Response to Opposition: It should be made clear that the VCCR does not actually affect the status of the death penalty. It should be made clear that access to consul does not mean that foreign citizens who commit crimes avoid the legal consequences. The value of reciprocal protections for American citizens abroad should be emphasized. Finally, because the Supreme Court ruled that the VCCR is not self-executing, it should be made clear to those distrustful of international organizations that the American Congress and President would be voluntarily committing to adopt this treaty and legislation.

Experts:

Sandra Babcock, Northwestern University School of Law

Richard Burr, Burr & Welch (Houston, Texas)

Jeffrey Davidow, University of California

Harold Koh, Yale Law School

Oona Hathaway, Yale Law School

Ambassador L. Bruce Laingen (see above)

Richard Atkins, lawyer. Specializes in assisting American citizens detained in foreign countries and authored a guide to prisoner transfer treaties for the United Nations) (Amicus Curiae to the Supreme Court in Laingen brief, attached)

For Further Information:

Supreme Court Medellin I, Medellin v. Dretke, 544 U.S. 660 (U.S. 2005)

Supreme Court Medellin II, Medellin v. Texas, 128 S.Ct. 1346 (March 25, 2008)

Supreme Court Medellin III, Medellin v. Texas, 2008 U.S. LEXIS 5362 (August 5, 2008)

Case Concerning Avena and Other Mexican Nationals (Mex. v. U.S.), 2004 I.C.J. 12 (Mar. 31)
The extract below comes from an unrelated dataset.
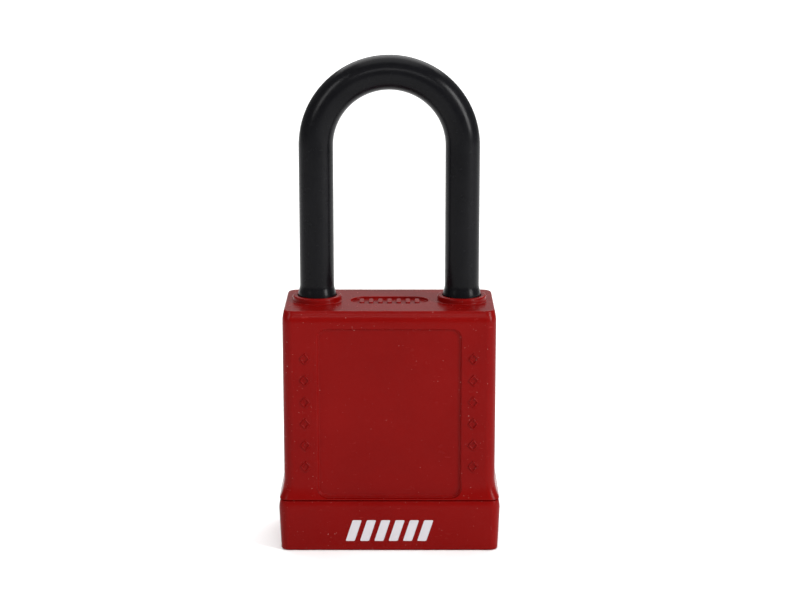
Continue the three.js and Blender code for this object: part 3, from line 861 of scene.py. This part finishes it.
def make_plug(material):
    """The turned brass plug: keyway, five pin chambers, retaining groove and driving tongue."""
    face, radius = PLUG_LOW.z, PLUG_HIGH.x
    face_round, top_chamfer = 0.3, 0.2
    profile = [
        (radius - face_round * (1 - math.sin(angle)), face + face_round * (1 - math.cos(angle)))
        for angle in quarter(ROUND_STEPS)
    ]
    profile += [
        (radius, GROOVE_Z - GROOVE_HALF),
        (radius - GROOVE_DEPTH, GROOVE_Z - GROOVE_HALF),
        (radius - GROOVE_DEPTH, GROOVE_Z + GROOVE_HALF),
        (radius, GROOVE_Z + GROOVE_HALF),
        (radius, PLUG_TOP - top_chamfer),
        (radius - top_chamfer, PLUG_TOP),
    ]
    plug = to_object("plug_turned", turned(profile, FINE_ROUND))
    tongue_low = (-TONGUE_HALF_X, -TONGUE_HALF_Y, PLUG_TOP - PAST)
    tongue_high = (TONGUE_HALF_X, TONGUE_HALF_Y, PLUG_HIGH.z)
    join(plug, block(tongue_low, tongue_high))
    cut(plug, skin([[(x, y, z) for x, y in KEYWAY] for z in (face - PAST, KEYWAY_TOP)]))
    for number in range(1, PIN_COUNT + 1):
        cut(plug, pin_chamber(number))
    smooth(plug)
    finish_piece(plug, material, "cylinder", "plug_brass", "cylinder_plug")


# ---- springs ---------------------------------------------------------------------------------

def coil(low, high, radius, wire, active_turns):
    """A compression spring about Z between two heights, with a closed turn ground flat at each end."""
    steps_per_turn, sides = 32, 14
    inset = 0.6 * wire
    closed = CLOSED_PITCH * wire
    active_pitch = (high - low - 2 * inset - 2 * closed) / active_turns
    rings = []
    for step in range((active_turns + 2) * steps_per_turn + 1):
        turn = step / steps_per_turn
        active = min(max(turn - 1, 0), active_turns)
        centre = low + inset + active * active_pitch + (turn - active) * closed
        angle = 2 * math.pi * turn
        ring = []
        for across, up in circle(wire, sides):
            out = radius + across
            z = min(max(centre + up, low), high)
            ring.append((out * math.cos(angle), out * math.sin(angle), z))
        rings.append(ring)
    return skin(rings)


def make_lift_spring(material):
    """The spring under the heel leg."""
    low, high = (corner.z for corner in box_mm("lift_spring"))
    spring = to_object("lift_coil", shift(coil(low, high, **LIFT_COIL), -LEG_X))
    smooth(spring, 50)
    paint(spring, material)
    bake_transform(spring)
    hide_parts("lift_spring")


def make_pin_spring(number, material):
    """A pin spring, lying along X at its chamber's height."""
    node = f"pin_spring_{number}"
    inner, outer = (corner.x for corner in box_mm(node))
    height = pin_height(number)
    bm = coil(inner, outer, **PIN_COIL)
    lying = Matrix.Rotation(math.pi / 2, 3, "Y")
    bmesh.ops.rotate(bm, verts=bm.verts, cent=(0, 0, 0), matrix=lying)
    spring = to_object(f"pin_coil_{number}", shift(bm, z=height))
    smooth(spring, 50)
    finish_piece(spring, material, "body", "spring_wire", node)
    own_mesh(spring)


# ---- camera, light and floor -----------------------------------------------------------------

def make_camera():
    """A long lens a little above the padlock, looking slightly down at its front."""
    tilt = math.radians(12.95)
    distance = 0.3765
    target = Vector((0.0020, 0, 0.0466))
    ahead = Vector((0, math.cos(tilt), -math.sin(tilt)))
    data = bpy.data.cameras.new("camera")
    data.sensor_width = 36
    data.lens = 89
    data.clip_start = 0.01
    camera = bpy.data.objects.new("camera", data)
    camera.location = target - distance * ahead
    camera.rotation_euler = ahead.to_track_quat("-Z", "Y").to_euler()
    bpy.context.scene.collection.objects.link(camera)
    bpy.context.scene.camera = camera


def softbox(name, place, size, power, aim=(0, 0, 0.045)):
    """A rectangular studio light, aimed at the padlock unless it says otherwise."""
    data = bpy.data.lights.new(name, "AREA")
    data.shape = "RECTANGLE"
    data.size, data.size_y = size
    data.energy = power
    light = bpy.data.objects.new(name, data)
    light.location = place
    away = Vector(aim) - Vector(place)
    light.rotation_euler = away.to_track_quat("-Z", "Y").to_euler()
    bpy.context.scene.collection.objects.link(light)


def make_paper():
    """White paper on the table, just clear of the padlock's underside."""
    gap = 0.05
    bm = bmesh.new()
    bmesh.ops.create_grid(bm, x_segments=24, y_segments=24, size=6)
    floor = to_object("floor", shift(bm, z=-gap))
    floor.data.materials.append(studio_paper())


def make_light():
    """Soft white light from all round, with softboxes above, at both sides, in front and behind."""
    world = bpy.data.worlds.new("studio")
    world.use_nodes = True
    background = world.node_tree.nodes["Background"]
    background.inputs["Color"].default_value = (1, 1, 1, 1)
    background.inputs["Strength"].default_value = 0.3
    bpy.context.scene.world = world
    softbox("overhead", (0, 0.1, 0.75), (0.6, 0.6), 2.35)
    softbox("key_right", (0.546, -0.315, 0.3), (0.2, 0.42), 5.1)
    softbox("fill_left", (-0.5, -0.4, 0.4), (0.16, 0.36), 1.7)
    softbox("front_strip", (0.05, -0.6, 0.4), (0.5, 0.06), 0.85)
    softbox("backdrop_wash", (0, 1.25, 1), (1.6, 1.6), 22, aim=(0, 1.25, 0))
    softbox("back_glow", (0, 1.6, 0.42), (2, 0.6), 0.6)
    bpy.context.scene.view_settings.view_transform = "Standard"


# ---- assembly --------------------------------------------------------------------------------

def make_materials():
    """The worked material of each of the record's slots, and the ink."""
    steel = ((0.42, 0.43, 0.45), (0.58, 0.59, 0.61))
    hard_steel = ((0.3, 0.31, 0.33), (0.46, 0.47, 0.49))
    wire = ((0.5, 0.51, 0.53), (0.66, 0.67, 0.69))
    aluminium = ((0.62, 0.63, 0.65), (0.78, 0.79, 0.8))
    plug_brass = ((0.62, 0.44, 0.18), (0.78, 0.6, 0.28))
    pin_brass = ((0.6, 0.43, 0.18), (0.8, 0.63, 0.32))
    return {
        "red_plastic": red_plastic(),
        "black_nylon": black_nylon(),
        "white_ink": white_ink(),
        "shackle_steel": metal("shackle_steel", *steel, 0.32, (1, 1, 0.08)),
        "hardened_steel": metal("hardened_steel", *hard_steel, 0.34, (0.3, 1, 1)),
        "spring_wire": metal("spring_wire", *wire, 0.22, (1, 1, 1), depth_mm=0.001),
        "lock_aluminium": metal("lock_aluminium", *aluminium, 0.4, (0.1, 1, 1)),
        "plug_brass": metal("plug_brass", *plug_brass, 0.3, (1, 1, 0.15)),
        "pin_brass": metal("pin_brass", *pin_brass, 0.26, (1, 1, 1), depth_mm=0.002),
    }


def dress_cad_nodes(materials):
    """Gives every CAD node the worked material of its slot."""
    for part in frame["record"]["subparts"]:
        paint(frame["nodes"][part["node"]], materials[part["material_slot"]])


make_camera()
make_paper()
make_light()
looks = make_materials()
dress_cad_nodes(looks)
make_cover(looks["red_plastic"])
make_base_cap(looks["red_plastic"])
make_print(looks["white_ink"])
make_sleeve(looks["black_nylon"])
make_core(looks["shackle_steel"])
make_plug(looks["plug_brass"])
make_lift_spring(looks["spring_wire"])
for number in range(1, PIN_COUNT + 1):
    make_pin_spring(number, looks["spring_wire"])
Text of Proposed House Bill, H.R. 6481.

Medellin Amicus Briefs:



[1] In Germany v. United States (2001), ICJ ruled that the VCCR confers judicially enforceable rights on foreign nationals detained for prolonged periods or sentenced to severe penalties without notice of their right to communicate with their consulates. The Court also ruled that states that fail to give timely notice cannot later invoke procedural default to bar individuals from judicial relief. However, the Court did not clearly address other issues, such as requiring individuals to show prejudice to the outcome of the trial, or denial of certain remedies for Convention violations, which may effectively foreclose relief.